Dataset items:
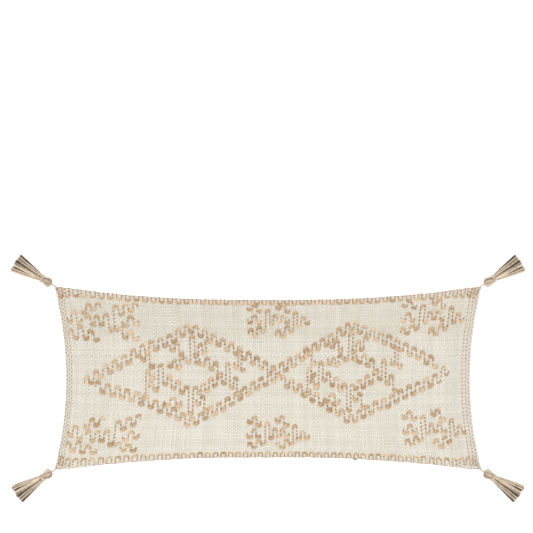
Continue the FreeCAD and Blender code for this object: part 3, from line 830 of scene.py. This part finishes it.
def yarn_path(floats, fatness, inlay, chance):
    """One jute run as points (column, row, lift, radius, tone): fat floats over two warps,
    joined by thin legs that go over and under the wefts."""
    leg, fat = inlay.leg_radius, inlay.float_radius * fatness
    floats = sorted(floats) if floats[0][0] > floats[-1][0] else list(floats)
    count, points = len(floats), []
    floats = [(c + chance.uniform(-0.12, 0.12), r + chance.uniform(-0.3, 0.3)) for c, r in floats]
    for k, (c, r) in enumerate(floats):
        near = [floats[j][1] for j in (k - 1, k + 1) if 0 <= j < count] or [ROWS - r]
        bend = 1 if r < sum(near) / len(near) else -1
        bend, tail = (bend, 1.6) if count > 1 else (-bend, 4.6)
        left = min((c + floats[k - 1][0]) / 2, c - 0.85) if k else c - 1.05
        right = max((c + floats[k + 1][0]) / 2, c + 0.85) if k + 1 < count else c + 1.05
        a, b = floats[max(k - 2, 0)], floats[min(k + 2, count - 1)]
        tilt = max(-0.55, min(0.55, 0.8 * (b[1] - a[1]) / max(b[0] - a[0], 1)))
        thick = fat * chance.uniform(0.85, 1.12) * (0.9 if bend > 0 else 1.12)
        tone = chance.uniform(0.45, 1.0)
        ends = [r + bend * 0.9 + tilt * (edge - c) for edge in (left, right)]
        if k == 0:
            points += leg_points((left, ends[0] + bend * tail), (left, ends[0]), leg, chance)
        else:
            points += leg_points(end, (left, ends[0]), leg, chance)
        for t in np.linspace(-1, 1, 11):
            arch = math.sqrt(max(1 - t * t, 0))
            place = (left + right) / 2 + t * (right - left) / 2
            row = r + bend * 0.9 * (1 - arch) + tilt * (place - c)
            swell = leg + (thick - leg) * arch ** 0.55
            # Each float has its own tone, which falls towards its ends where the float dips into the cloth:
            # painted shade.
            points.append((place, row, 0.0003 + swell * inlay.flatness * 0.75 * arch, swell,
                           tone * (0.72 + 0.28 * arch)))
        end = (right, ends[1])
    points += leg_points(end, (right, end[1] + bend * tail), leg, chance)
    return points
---
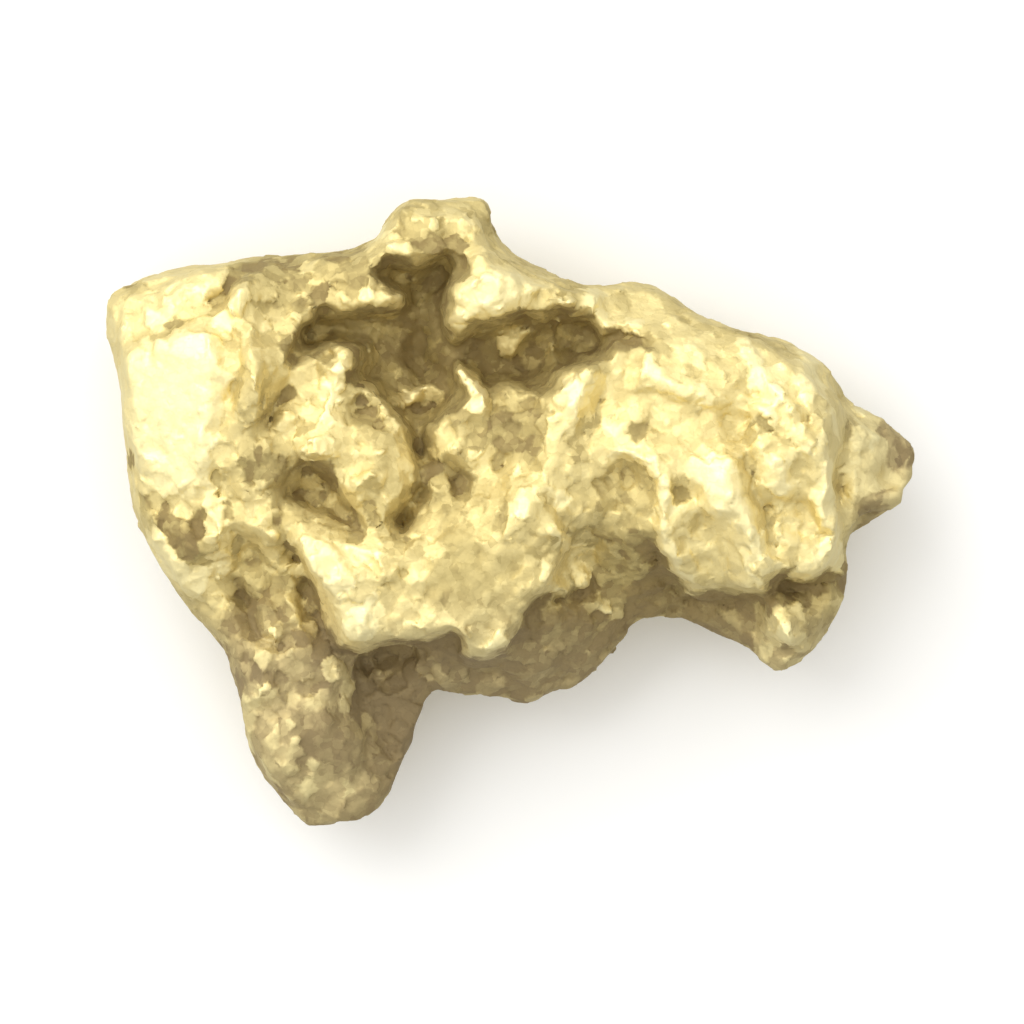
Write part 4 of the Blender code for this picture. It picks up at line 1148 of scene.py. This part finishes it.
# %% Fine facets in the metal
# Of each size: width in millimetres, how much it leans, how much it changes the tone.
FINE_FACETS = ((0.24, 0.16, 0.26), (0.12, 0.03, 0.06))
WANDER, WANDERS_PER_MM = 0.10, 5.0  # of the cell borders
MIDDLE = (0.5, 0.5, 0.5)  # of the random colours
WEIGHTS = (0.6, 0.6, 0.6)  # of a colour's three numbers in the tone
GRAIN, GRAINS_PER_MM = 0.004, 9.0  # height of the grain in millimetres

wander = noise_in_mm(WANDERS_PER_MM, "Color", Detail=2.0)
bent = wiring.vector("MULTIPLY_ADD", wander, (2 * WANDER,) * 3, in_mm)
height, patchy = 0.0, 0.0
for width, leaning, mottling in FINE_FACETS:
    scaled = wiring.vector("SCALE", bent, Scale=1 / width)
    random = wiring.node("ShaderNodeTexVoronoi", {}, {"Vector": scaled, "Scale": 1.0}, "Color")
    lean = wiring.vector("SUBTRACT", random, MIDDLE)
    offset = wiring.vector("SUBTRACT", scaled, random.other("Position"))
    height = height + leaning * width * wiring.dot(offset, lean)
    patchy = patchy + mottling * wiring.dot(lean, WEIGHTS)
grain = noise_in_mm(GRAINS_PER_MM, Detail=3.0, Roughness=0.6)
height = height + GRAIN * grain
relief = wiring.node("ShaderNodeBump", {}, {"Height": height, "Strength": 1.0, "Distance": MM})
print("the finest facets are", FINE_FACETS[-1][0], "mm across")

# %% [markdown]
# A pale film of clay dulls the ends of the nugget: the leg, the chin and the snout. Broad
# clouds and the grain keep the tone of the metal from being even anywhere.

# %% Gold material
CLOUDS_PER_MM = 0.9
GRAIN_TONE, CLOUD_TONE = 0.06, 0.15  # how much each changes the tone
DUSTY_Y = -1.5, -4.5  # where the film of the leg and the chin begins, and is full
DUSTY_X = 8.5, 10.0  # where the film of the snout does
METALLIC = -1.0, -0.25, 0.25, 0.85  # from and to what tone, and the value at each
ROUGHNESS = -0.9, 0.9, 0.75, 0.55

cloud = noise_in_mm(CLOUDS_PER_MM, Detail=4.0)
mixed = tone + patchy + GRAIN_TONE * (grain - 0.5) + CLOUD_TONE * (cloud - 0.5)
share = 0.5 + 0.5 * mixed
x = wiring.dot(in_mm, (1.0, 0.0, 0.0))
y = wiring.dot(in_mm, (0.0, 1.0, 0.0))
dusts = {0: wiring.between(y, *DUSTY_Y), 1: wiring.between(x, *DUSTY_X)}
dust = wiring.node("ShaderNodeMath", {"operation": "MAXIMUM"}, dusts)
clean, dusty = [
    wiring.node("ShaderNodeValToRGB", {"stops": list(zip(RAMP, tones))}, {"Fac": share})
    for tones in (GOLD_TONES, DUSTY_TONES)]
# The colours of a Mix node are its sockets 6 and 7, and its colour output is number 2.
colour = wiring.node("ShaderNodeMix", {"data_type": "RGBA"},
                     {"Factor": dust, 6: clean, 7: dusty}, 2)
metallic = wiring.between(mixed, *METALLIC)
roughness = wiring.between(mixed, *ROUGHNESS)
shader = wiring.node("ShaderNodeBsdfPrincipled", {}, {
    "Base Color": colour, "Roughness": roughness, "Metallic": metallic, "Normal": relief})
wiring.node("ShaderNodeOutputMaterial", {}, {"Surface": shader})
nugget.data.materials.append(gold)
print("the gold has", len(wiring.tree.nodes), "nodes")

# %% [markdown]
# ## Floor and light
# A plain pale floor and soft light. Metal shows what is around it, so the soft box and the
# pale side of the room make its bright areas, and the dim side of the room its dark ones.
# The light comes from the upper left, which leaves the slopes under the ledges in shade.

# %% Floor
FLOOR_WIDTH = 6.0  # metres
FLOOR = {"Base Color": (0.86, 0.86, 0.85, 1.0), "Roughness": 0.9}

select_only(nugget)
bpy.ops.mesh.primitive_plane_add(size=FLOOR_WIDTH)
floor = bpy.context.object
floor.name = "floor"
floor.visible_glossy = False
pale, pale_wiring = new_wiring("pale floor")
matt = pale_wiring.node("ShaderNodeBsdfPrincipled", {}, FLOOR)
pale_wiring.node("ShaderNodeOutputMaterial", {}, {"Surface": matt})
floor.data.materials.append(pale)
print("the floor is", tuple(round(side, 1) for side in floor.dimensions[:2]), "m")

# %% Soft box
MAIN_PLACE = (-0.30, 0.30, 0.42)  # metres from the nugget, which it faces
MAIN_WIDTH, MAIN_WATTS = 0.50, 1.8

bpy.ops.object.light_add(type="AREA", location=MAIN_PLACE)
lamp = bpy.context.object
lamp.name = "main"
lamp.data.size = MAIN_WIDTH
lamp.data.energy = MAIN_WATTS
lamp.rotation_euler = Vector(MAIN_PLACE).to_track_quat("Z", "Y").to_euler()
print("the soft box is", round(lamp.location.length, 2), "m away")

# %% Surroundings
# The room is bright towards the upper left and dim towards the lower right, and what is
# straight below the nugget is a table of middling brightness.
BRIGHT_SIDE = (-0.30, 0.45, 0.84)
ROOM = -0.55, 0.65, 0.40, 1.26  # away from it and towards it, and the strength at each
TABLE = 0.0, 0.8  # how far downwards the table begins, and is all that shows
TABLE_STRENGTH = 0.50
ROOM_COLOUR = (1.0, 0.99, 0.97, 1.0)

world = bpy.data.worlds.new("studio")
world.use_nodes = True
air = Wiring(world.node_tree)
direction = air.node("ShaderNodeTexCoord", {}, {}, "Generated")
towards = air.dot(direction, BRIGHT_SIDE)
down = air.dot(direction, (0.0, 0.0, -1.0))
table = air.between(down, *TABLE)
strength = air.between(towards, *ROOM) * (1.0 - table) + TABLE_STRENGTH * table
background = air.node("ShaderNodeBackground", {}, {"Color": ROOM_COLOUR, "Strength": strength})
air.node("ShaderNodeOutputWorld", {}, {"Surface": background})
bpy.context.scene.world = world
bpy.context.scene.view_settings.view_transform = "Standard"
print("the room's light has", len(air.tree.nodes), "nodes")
...
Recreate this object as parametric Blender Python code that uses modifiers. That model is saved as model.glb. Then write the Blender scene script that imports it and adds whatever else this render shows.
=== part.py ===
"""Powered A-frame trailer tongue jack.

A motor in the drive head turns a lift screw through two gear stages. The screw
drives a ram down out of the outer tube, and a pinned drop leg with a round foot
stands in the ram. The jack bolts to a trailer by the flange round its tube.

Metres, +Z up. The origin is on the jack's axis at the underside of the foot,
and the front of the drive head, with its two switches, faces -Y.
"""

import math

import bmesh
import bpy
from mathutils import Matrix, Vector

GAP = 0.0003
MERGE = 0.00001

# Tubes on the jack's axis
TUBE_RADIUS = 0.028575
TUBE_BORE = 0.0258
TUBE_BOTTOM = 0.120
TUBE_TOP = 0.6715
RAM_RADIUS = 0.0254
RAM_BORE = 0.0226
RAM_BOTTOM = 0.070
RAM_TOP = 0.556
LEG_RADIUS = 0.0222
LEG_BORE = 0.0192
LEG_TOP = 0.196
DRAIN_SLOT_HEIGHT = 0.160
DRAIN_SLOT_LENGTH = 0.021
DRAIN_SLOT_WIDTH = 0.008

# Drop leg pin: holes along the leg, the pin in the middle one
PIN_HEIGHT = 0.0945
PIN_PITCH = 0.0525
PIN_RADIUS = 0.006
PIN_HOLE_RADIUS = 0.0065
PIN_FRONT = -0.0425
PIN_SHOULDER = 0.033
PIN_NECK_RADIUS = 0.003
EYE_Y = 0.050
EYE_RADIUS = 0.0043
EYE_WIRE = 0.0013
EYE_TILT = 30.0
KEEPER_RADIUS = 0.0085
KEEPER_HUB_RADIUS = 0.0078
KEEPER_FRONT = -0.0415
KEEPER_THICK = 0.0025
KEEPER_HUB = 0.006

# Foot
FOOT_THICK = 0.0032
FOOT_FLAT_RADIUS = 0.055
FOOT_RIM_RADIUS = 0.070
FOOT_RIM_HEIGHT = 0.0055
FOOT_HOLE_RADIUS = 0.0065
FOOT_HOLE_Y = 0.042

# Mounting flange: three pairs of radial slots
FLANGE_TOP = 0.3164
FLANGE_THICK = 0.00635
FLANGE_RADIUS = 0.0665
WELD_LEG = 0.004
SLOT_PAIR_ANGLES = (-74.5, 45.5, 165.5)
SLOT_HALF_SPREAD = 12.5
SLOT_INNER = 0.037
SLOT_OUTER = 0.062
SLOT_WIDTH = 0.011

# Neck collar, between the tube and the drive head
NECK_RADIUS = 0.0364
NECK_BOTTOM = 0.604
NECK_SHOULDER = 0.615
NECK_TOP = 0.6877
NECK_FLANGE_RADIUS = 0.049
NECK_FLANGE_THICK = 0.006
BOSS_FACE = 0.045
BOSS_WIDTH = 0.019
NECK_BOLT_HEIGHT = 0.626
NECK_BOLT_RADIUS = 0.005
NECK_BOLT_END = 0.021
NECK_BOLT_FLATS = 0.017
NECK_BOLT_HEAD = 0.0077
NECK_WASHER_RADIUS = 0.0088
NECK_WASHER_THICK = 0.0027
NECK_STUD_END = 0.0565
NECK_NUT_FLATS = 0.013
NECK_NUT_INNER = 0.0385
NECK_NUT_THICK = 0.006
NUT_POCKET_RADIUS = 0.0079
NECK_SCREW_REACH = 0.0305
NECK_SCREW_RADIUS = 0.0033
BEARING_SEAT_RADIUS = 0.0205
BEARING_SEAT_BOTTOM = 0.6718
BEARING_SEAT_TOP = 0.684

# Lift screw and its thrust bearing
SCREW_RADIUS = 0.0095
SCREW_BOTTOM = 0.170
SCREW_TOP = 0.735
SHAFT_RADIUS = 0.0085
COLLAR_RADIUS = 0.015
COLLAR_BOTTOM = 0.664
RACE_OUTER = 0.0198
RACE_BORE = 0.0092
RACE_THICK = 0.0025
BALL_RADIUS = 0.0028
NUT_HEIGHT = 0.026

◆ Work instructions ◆
Copy out precisely the lines that begin at the line containing "Write part 4" and end at the line containing "# clouds and", including both; write nothing else.

◆ Answer for this exercise ◆
Write part 4 of the Blender code for this picture. It picks up at line 1148 of scene.py. This part finishes it.
# %% Fine facets in the metal
# Of each size: width in millimetres, how much it leans, how much it changes the tone.
FINE_FACETS = ((0.24, 0.16, 0.26), (0.12, 0.03, 0.06))
WANDER, WANDERS_PER_MM = 0.10, 5.0  # of the cell borders
MIDDLE = (0.5, 0.5, 0.5)  # of the random colours
WEIGHTS = (0.6, 0.6, 0.6)  # of a colour's three numbers in the tone
GRAIN, GRAINS_PER_MM = 0.004, 9.0  # height of the grain in millimetres

wander = noise_in_mm(WANDERS_PER_MM, "Color", Detail=2.0)
bent = wiring.vector("MULTIPLY_ADD", wander, (2 * WANDER,) * 3, in_mm)
height, patchy = 0.0, 0.0
for width, leaning, mottling in FINE_FACETS:
    scaled = wiring.vector("SCALE", bent, Scale=1 / width)
    random = wiring.node("ShaderNodeTexVoronoi", {}, {"Vector": scaled, "Scale": 1.0}, "Color")
    lean = wiring.vector("SUBTRACT", random, MIDDLE)
    offset = wiring.vector("SUBTRACT", scaled, random.other("Position"))
    height = height + leaning * width * wiring.dot(offset, lean)
    patchy = patchy + mottling * wiring.dot(lean, WEIGHTS)
grain = noise_in_mm(GRAINS_PER_MM, Detail=3.0, Roughness=0.6)
height = height + GRAIN * grain
relief = wiring.node("ShaderNodeBump", {}, {"Height": height, "Strength": 1.0, "Distance": MM})
print("the finest facets are", FINE_FACETS[-1][0], "mm across")

# %% [markdown]
# A pale film of clay dulls the ends of the nugget: the leg, the chin and the snout. Broad
# clouds and the grain keep the tone of the metal from being even anywhere.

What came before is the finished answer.